The critical blowback for Lawrence’s decision to get her ya-yas out was swift and unequivocal. But as a direct result, she scored a flashy part in a big-budget studio vehicle—last year’s comic-book adaptation X-Men: First Class—for which the actress endured six-day-a-week, six-hour makeup sessions for the duration of the movie’s four-month shoot to portray the sexy shape-shifting mutant Mystique. (Lawrence met her rumored boyfriend Nicolas Hoult on its set; the movie went on to gross $353 million in worldwide box office.)
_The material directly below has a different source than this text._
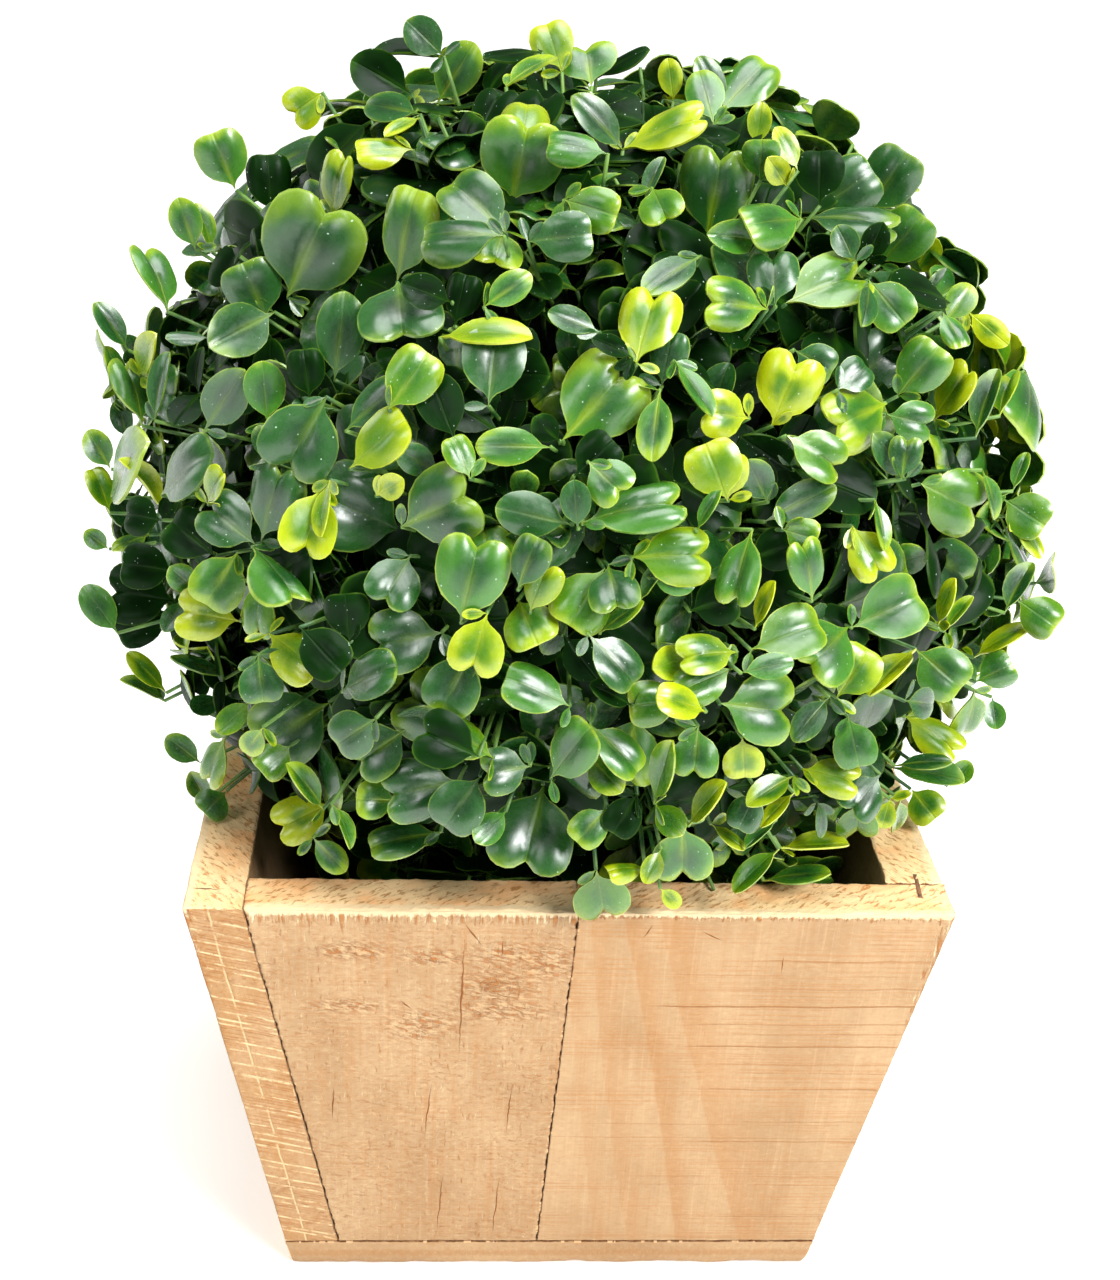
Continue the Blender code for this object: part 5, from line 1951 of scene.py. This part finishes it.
FLOOR_HALF = 6.0
FLOOR_GAP = 0.2 * MM
TABLE_GLOW = 0.22
WORLD_STRENGTH = 0.18
# Round lamps: name, place, width, and power as a share of the key power
LAMPS = (
    ("key", (0.66, -0.86, 0.92), 0.55, 1.24),
    ("left", (-0.75, -0.80, 0.95), 0.60, 0.26),
    ("top", (0.05, -0.12, 1.25), 0.90, 0.88),
    ("side", (-1.30, 0.55, 0.50), 0.80, 0.24),
)
LAMPS_AIM = Vector((0, 0, 0.13))
BACKDROP_PLACE = (0.0, 2.6, 2.2)
BACKDROP_SIZE = (5.0, 3.0)
BACKDROP_POWER = 5.6


class TOPIARY_OT_stage(bpy.types.Operator):
    """Makes the pale floor, the soft lights and the camera"""

    bl_idname = "topiary.stage"
    bl_label = "Stage"

    def execute(self, context):
        settings = context.scene.topiary_stage
        self.floor(settings)
        self.lights(settings)
        self.camera(settings)
        return {"FINISHED"}

    def floor(self, settings):
        bm = bmesh.new()
        bmesh.ops.create_grid(bm, x_segments=2, y_segments=2, size=FLOOR_HALF)
        mesh = mesh_of(bm, "floor")
        # A frosted acrylic shooting table, lit a little from below so that shadows stay faint
        shader = Shader("lit_frosted_acrylic")
        # Its glow is faint and even, so it needn't be sampled as a lamp.
        shader.material.cycles.emission_sampling = "NONE"
        mesh.materials.append(
            shader.finish(
                Base_Color=tuple(settings.floor),
                Roughness=0.9,
                Specular_IOR_Level=0.1,
                Emission_Color=tuple(settings.floor),
                Emission_Strength=TABLE_GLOW,
            )
        )
        made = linked("floor", mesh)
        made.location.z = -FLOOR_GAP

    def lights(self, settings):
        world = bpy.data.worlds.new("studio")
        world.use_nodes = True
        background = world.node_tree.nodes["Background"]
        background.inputs["Color"].default_value = linear("#FFFFFF")
        background.inputs["Strength"].default_value = WORLD_STRENGTH
        bpy.context.scene.world = world
        for name, place, size, power in LAMPS:
            data = bpy.data.lights.new(name, "AREA")
            data.shape = "DISK"
            data.size = size
            data.energy = settings.key_power * power
            made = linked(name, data)
            made.location = place
            made.rotation_euler = (LAMPS_AIM - Vector(place)).to_track_quat("-Z", "Y").to_euler()
        data = bpy.data.lights.new("backdrop", "AREA")
        data.shape = "RECTANGLE"
        data.size, data.size_y = BACKDROP_SIZE
        data.energy = settings.key_power * BACKDROP_POWER
        made = linked("backdrop", data)
        made.location = BACKDROP_PLACE
        # It lights the table, and leaves no film on the leaves.
        made.visible_glossy = False
        bpy.context.scene.view_settings.view_transform = "Standard"

    def camera(self, settings):
        right, up, forward = camera_axes()
        data = bpy.data.cameras.new("camera")
        data.lens = settings.focal_length
        data.sensor_width = 36.0
        data.sensor_fit = "AUTO"
        data.clip_start = 0.01
        made = linked("camera", data)
        turn = Matrix((right, up, -forward)).transposed()
        made.matrix_world = Matrix.Translation(CAMERA_PLACE) @ turn.to_4x4()
        bpy.context.scene.camera = made


class TOPIARY_PT_panel(bpy.types.Panel):
    """Lists the pieces and their settings"""

    bl_idname = "TOPIARY_PT_panel"
    bl_label = "Box topiary ball"
    bl_space_type = "VIEW_3D"
    bl_region_type = "UI"
    bl_category = "Topiary"

    def draw(self, context):
        layout = self.layout
        for operator, group in (
            (TOPIARY_OT_pot, "topiary_pot"),
            (TOPIARY_OT_foliage, "topiary_foliage"),
            (TOPIARY_OT_inside, None),
            (TOPIARY_OT_stage, "topiary_stage"),
        ):
            layout.operator(operator.bl_idname)
            if group:
                settings = getattr(context.scene, group)
                for key in settings.__annotations__:
                    layout.prop(settings, key)


CLASSES = (
    PotSettings,
    FoliageSettings,
    StageSettings,
    TOPIARY_OT_pot,
    TOPIARY_OT_foliage,
    TOPIARY_OT_inside,
    TOPIARY_OT_stage,
    TOPIARY_PT_panel,
)


def register():
    for cls in CLASSES:
        bpy.utils.register_class(cls)
    bpy.types.Scene.topiary_pot = bpy.props.PointerProperty(type=PotSettings)
    bpy.types.Scene.topiary_foliage = bpy.props.PointerProperty(type=FoliageSettings)
    bpy.types.Scene.topiary_stage = bpy.props.PointerProperty(type=StageSettings)


def unregister():
    del bpy.types.Scene.topiary_stage
    del bpy.types.Scene.topiary_foliage
    del bpy.types.Scene.topiary_pot
    for cls in reversed(CLASSES):
        bpy.utils.unregister_class(cls)


def main():
    register()
    bpy.ops.topiary.pot()
    bpy.ops.topiary.inside()
    bpy.ops.topiary.foliage()
    bpy.ops.topiary.stage()


if __name__ == "__main__":
    main()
By late 2010, Hunger Games director Gary Ross had spread his casting dragnet far and wide, interviewing just about every conceivable actress between the ages of 14 and 21 for the hotly contested part of Katniss Everdeen, a soulful teenager living in a post-apocalyptic wasteland who volunteers to replace her younger sister in a televised death match between 24 young adults.
According to a May 2011 story in Entertainment Weekly, when Lawrence was offered the part she felt a mixture of elation and anxiety. “I knew that as soon as I said yes, my life would change,” Lawrence said. “And I walked around an entire day thinking, ‘It’s not too late, I could still go back and do indies, I haven’t said yes yet, it’s not too late.”
Lawrence’s “lady doth protest too much” recalcitrance to follow in Stewart’s Twi-hard footsteps was cemented during her late-inning promotional run this week that had the actress hopping from sofa to sofa on the early morning and late night talk-show circuit, walking endless red carpets and swapping one designer look for another—four times in 24 hours at one point—with the speed of a quick-change artist.
And despite the sheer force of will required to keep up with such commitments to her breakthrough level of celebrity, Lawrence had this to say on the Ryan Seacrest show Thursday: “I genuinely watch myself and hate everything. I hate how I always look, how I talk, what I say, how I act and everything about myself. It’s genuine! It’s real!”